# Sight alignment



## dilligaf650 (Jun 29, 2015)

Here is my dilemma... any bow I shoot, I set the center shot, lazer my arrow to set the rest. Then sight in the sight. Well if I start out with the sight pin in line with 
the string and arrow i am just on the paper of a 40cm target. to get to center of target is 45 clicks on my HHA. 
when i am hitting the center at 20 yards my string and arrow line up with the line on the right side of the bubble level.
I am wondering what I could be doing in my hold to cause such a drastic left shot??


----------



## nuts&bolts (Mar 25, 2005)

dilligaf650 said:


> Here is my dilemma... any bow I shoot, I set the center shot, lazer my arrow to set the rest. Then sight in the sight. Well if I start out with the sight pin in line with
> the string and arrow i am just on the paper of a 40cm target. to get to center of target is 45 clicks on my HHA.
> when i am hitting the center at 20 yards my string and arrow line up with the line on the right side of the bubble level.
> I am wondering what I could be doing in my hold to cause such a drastic left shot??


1) post a pic of you at full draw, with a dead level arrow. Need to see the floor, need to see your shoes, need to see you head to toe.

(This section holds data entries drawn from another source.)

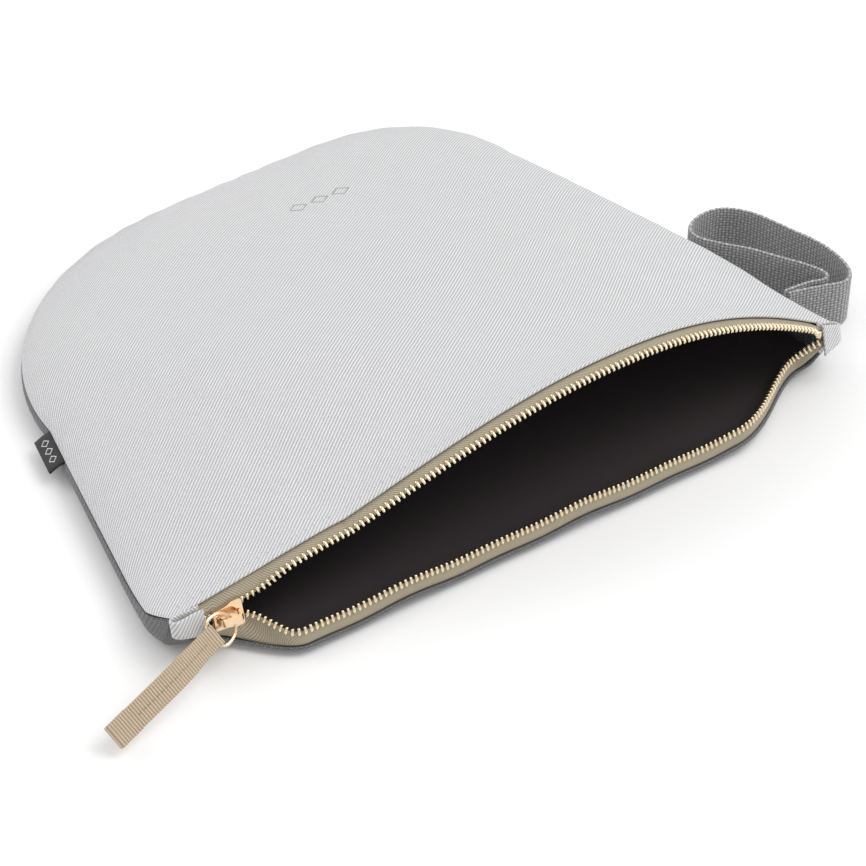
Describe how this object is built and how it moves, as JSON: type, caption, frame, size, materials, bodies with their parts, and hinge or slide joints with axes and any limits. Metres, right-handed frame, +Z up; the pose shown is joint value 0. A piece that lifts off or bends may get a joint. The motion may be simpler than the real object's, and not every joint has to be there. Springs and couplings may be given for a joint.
{
  "type": "makeup bag",
  "caption": "Flat padded makeup bag lying open: light front panel, darker back panel, metal zip with slider, ring and ribbon pull, side label and webbing wrist loop.",
  "frame": {"origin": "on the table, under the middle of the flat underside", "axes": "+X along the zip towards the wrist loop, +Y from the mouth to the bottom of the bag, +Z up from the table"},
  "size_m": [0.3377, 0.242, 0.053],
  "materials": {
    "front_fabric": "matte fine twill weave",
    "back_fabric": "matte plain weave",
    "foam": "needled wadding",
    "lining": "smooth woven lining",
    "zip_tape": "herringbone woven tape",
    "gold_metal": "polished pale gold plating",
    "ribbon": "ribbed grosgrain",
    "webbing": "coarse woven webbing",
    "label": "damask woven label"
  },
  "bodies": {
    "bag": {"front_shell": "front_fabric", "front_foam": "foam", "front_lining": "lining", "back_shell": "back_fabric", "back_foam": "foam", "back_lining": "lining", "zip_tape_front": "zip_tape", "zip_tape_back": "zip_tape", "zip_teeth_front": "gold_metal", "zip_teeth_back": "gold_metal", "zip_top_stop_front": "gold_metal", "zip_top_stop_back": "gold_metal", "zip_bottom_stop": "gold_metal", "end_tab_left": "front_fabric", "end_tab_right": "front_fabric"},
    "slider": {"slider_body": "gold_metal", "slider_crown": "gold_metal"},
    "ring": {"pull_ring": "gold_metal"},
    "ribbon": {"pull_ribbon": "ribbon"},
    "loop": {"wrist_loop": "webbing"},
    "label": {"side_label": "label"}
  },
  "joints": [
    {"name": "zip_slide", "type": "slide", "parent": "bag", "child": "slider", "axis": [0.9998, -0.0015, 0.0195], "range_m": [0, 0.235], "deforming": ["zip_tape_front", "zip_tape_back", "zip_teeth_front", "zip_teeth_back"]},
    {"name": "ring_swing", "type": "hinge", "parent": "slider", "child": "ring", "pos_m": [-0.1175, -0.1133, 0.01562], "axis": [0, 0.2419, 0.9703], "range_deg": [0, 85]},
    {"name": "ribbon_swing", "type": "hinge", "parent": "ring", "child": "ribbon", "pos_m": [-0.12556, -0.11597, 0.01427], "axis": [0.3244, -0.6197, -0.7147], "range_deg": [-75, 0]},
    {"name": "loop_swing", "type": "hinge", "parent": "bag", "child": "loop", "pos_m": [0.13732, -0.082, 0.0103], "axis": [0, 0, -1], "range_deg": [0, 50]},
    {"name": "label_fold", "type": "hinge", "parent": "bag", "child": "label", "pos_m": [-0.11923, 0.00077, 0.0085], "axis": [0.1944, 0.9809, 0], "range_deg": [-5, 45]}
  ]
}
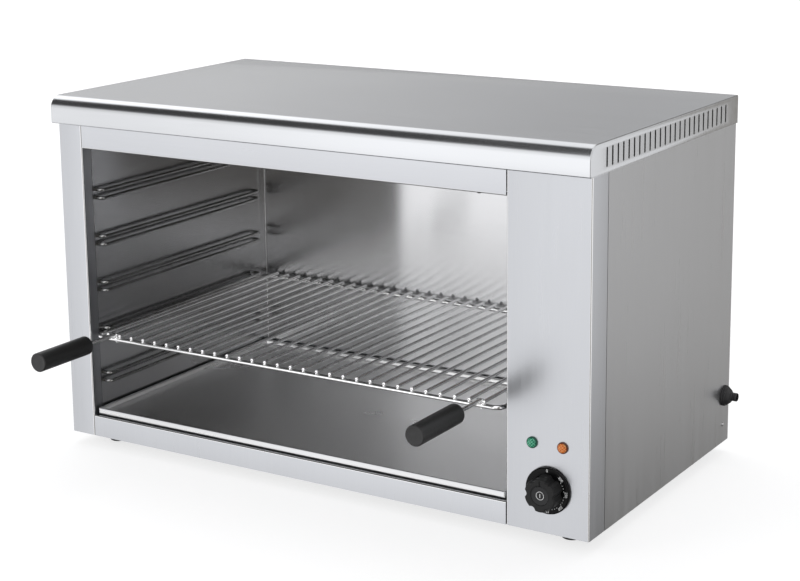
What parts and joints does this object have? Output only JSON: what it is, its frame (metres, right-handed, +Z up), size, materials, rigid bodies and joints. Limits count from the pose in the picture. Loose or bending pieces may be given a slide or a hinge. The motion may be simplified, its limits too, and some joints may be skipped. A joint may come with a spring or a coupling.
{
  "type": "electric cheese melter",
  "caption": "Wall-hung electric cheese melter: open-fronted steel cabinet with wire rack on side guides, roof elements, crumb tray and a side control panel.",
  "frame": {"origin": "centre of the footprint, at the underside of the rubber feet", "axes": "+X to the control panel side as seen from the front, +Y from the open front to the back, +Z up"},
  "size_m": [0.6982, 0.491, 0.418],
  "materials": {
    "side_steel": "fine vertical brushed grain, satin",
    "base_steel": "mill finish, dull",
    "front_steel": "fine brushed grain, satin",
    "cap_steel": "satin top with a bright rounded front edge",
    "liner_steel": "bright rolled sheet, softly reflecting",
    "rod_steel": "polished wire",
    "rack_steel": "polished wire",
    "tray_steel": "bright rolled sheet",
    "tube_steel": "heat-darkened sheath",
    "ceramic": "unglazed ceramic",
    "wool": "mineral wool",
    "thermostat_body": "moulded resin",
    "screw_steel": "bright zinc",
    "copper": "drawn copper",
    "knob_black": "moulded thermoset, semi-gloss, with a pale printed scale",
    "insert_grey": "moulded, satin, with a pale ring",
    "rim_green": "moulded, dark green, semi-gloss",
    "rim_amber": "moulded, dark brown, semi-gloss",
    "lens_green": "faceted clear plastic",
    "lens_amber": "faceted clear plastic",
    "brass": "turned brass",
    "gland_black": "moulded nylon",
    "lead_red": "silicone-sheathed lead",
    "foot_rubber": "moulded rubber",
    "grip_black": "turned phenolic, satin"
  },
  "bodies": {
    "cabinet": {"base_pan": "base_steel", "left_side_panel": "side_steel", "right_side_panel": "side_steel", "back_panel": "side_steel", "left_post": "front_steel", "control_panel": "front_steel", "top_front_strip": "front_steel", "bottom_front_rail": "front_steel", "top_cap": "cap_steel", "liner_left_wall": "liner_steel", "liner_right_wall": "liner_steel", "liner_back_wall": "liner_steel", "reflector": "liner_steel", "liner_floor": "liner_steel", "guide_left_1": "rod_steel", "guide_left_2": "rod_steel", "guide_left_3": "rod_steel", "guide_left_4": "rod_steel", "guide_left_5": "rod_steel", "guide_right_1": "rod_steel", "guide_right_2": "rod_steel", "guide_right_3": "rod_steel", "guide_right_4": "rod_steel", "guide_right_5": "rod_steel", "heating_tube_front": "tube_steel", "heating_tube_rear": "tube_steel", "tube_hangers": "liner_steel", "tube_collars": "ceramic", "roof_wool": "wool", "back_wool": "wool", "side_wool": "wool", "bay_wool_pad": "wool", "thermostat": "thermostat_body", "thermostat_bulb": "copper", "capillary": "copper", "green_lamp_body": "rim_green", "green_lens": "lens_green", "amber_lamp_body": "rim_amber", "amber_lens": "lens_amber", "terminal_block": "ceramic", "earth_stud": "brass", "cable_gland": "gland_black", "gland_nut": "gland_black", "wiring": "lead_red", "foot_front_left": "foot_rubber", "foot_front_right": "foot_rubber", "foot_rear_left": "foot_rubber", "foot_rear_right": "foot_rubber", "foot_screws": "screw_steel", "back_screws": "screw_steel", "side_screws": "screw_steel"},
    "rack": {"rack_frame": "rack_steel", "rack_bars": "rack_steel", "rack_handle_rods": "rack_steel", "left_grip": "grip_black", "right_grip": "grip_black"},
    "tray": {"crumb_tray": "tray_steel"},
    "control_knob": {"knob": "knob_black", "knob_insert": "insert_grey", "thermostat_shaft": "screw_steel"}
  },
  "joints": [
    {"name": "rack_slide", "type": "slide", "parent": "cabinet", "child": "rack", "axis": [0, -1, 0], "range_m": [0, 0.26]},
    {"name": "tray_slide", "type": "slide", "parent": "cabinet", "child": "tray", "axis": [0, -1, 0], "range_m": [0, 0.3]},
    {"name": "knob_turn", "type": "hinge", "parent": "cabinet", "child": "control_knob", "pos_m": [0.2877, -0.1195, 0.0618], "axis": [0, 1, 0], "range_deg": [0, 300]}
  ]
}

2) clamp a 2nd arrow to the riser, and load an arrow on the arrow rest. TAke a straight down photo, like this.


----------



## dilligaf650 (Jun 29, 2015)

i guess i am too new
will not let me post pictures


----------



## nuts&bolts (Mar 25, 2005)

dilligaf650 said:


> i guess i am too new
> will not let me post pictures


Send pics to my email, and I can post for you.

[email protected]


----------



## dilligaf650 (Jun 29, 2015)

Thanks will do that


----------



## CHPro (May 21, 2002)

Hey N&B, isn't what dilligaf650 posted pretty normal for most bows having a cable guard? Other than some of the shoot-thru or bridged riser designs its been mine and several other's experience that at rest the sight pin is usually to the outside of the arrow shaft (left of arrow for RH and vice versa for a lefty). Has to do with the pressure put on the end of the cable guard at full draw putting torque into the riser and aligning the sight pin to the arrow at full draw. Not saying there may not be other things going on or things that the poster can work on but also saying that what the poster described is possibly "normal".

>>--------->


----------



## nuts&bolts (Mar 25, 2005)

CHPro said:


> Hey N&B, isn't what dilligaf650 posted pretty normal for most bows having a cable guard? Other than some of the shoot-thru or bridged riser designs its been mine and several other's experience that at rest the sight pin is usually to the outside of the arrow shaft (left of arrow for RH and vice versa for a lefty). Has to do with the pressure put on the end of the cable guard at full draw putting torque into the riser and aligning the sight pin to the arrow at full draw. Not saying there may not be other things going on or things that the poster can work on but also saying that what the poster described is possibly "normal".
> 
> >>--------->


Nope. Take your arrow rest and line up the arrow shaft centerline with the right side line on your sight bubble level. His arrow rest centershot position is seriously off to the right.


----------



## g_whitcomb (Mar 30, 2012)

Glad I saw this thread. I have related a question too. If a longer dove tail type sight gives you a larger pin gap the farther away from the bow, wouldn't it also be farther off to the side also?


----------



## nuts&bolts (Mar 25, 2005)

Whitetaildeception said:


> Glad I saw this thread. I have related a question too. If a longer dove tail type sight gives you a larger pin gap the farther away from the bow, wouldn't it also be farther off to the side also?


Yes. Think of a triangle. So, you have a dovetail pin sight, and your pins are only 2-inches in front of the riser. Pin gaps (vertical) are kinda tight. The pins line up on the LEFT edge of the bowstring. So, now you slide the dovetail pin sight so your pins are 9-inches in front of the riser. Pin gaps (vertical) are spread out now. You will need to adjust pins windage...horizontal adjustment as well. Not much, just a little. Most pin sights have more than enough windage adjustment.


----------



## g_whitcomb (Mar 30, 2012)

nuts&bolts said:


> Yes. Think of a triangle. So, you have a dovetail pin sight, and your pins are only 2-inches in front of the riser. Pin gaps (vertical) are kinda tight. The pins line up on the LEFT edge of the bowstring. So, now you slide the dovetail pin sight so your pins are 9-inches in front of the riser. Pin gaps (vertical) are spread out now. You will need to adjust pins windage...horizontal adjustment as well. Not much, just a little. Most pin sights have more than enough windage adjustment.


I had been wondering why my pins are so far left of my string/arrow? I changed from a regular hunting style sight to the longer dovetail, Hogg it sight. Love the larger pin gaps but never thought about the left/ right opening up also. Thanks again.


----------



## dilligaf650 (Jun 29, 2015)

thats the problem the center shot is on


----------



## nuts&bolts (Mar 25, 2005)

dilligaf650 said:


> thats the problem the center shot is on


More problems. Head is tilted backwards. Legs are spread too far apart. Bow hand fingers are straight like a pitchfork...so lots of tension in the bowhand thumb muscle. We will fix these problems, one by one. Draw length on the bow needs fixing.


----------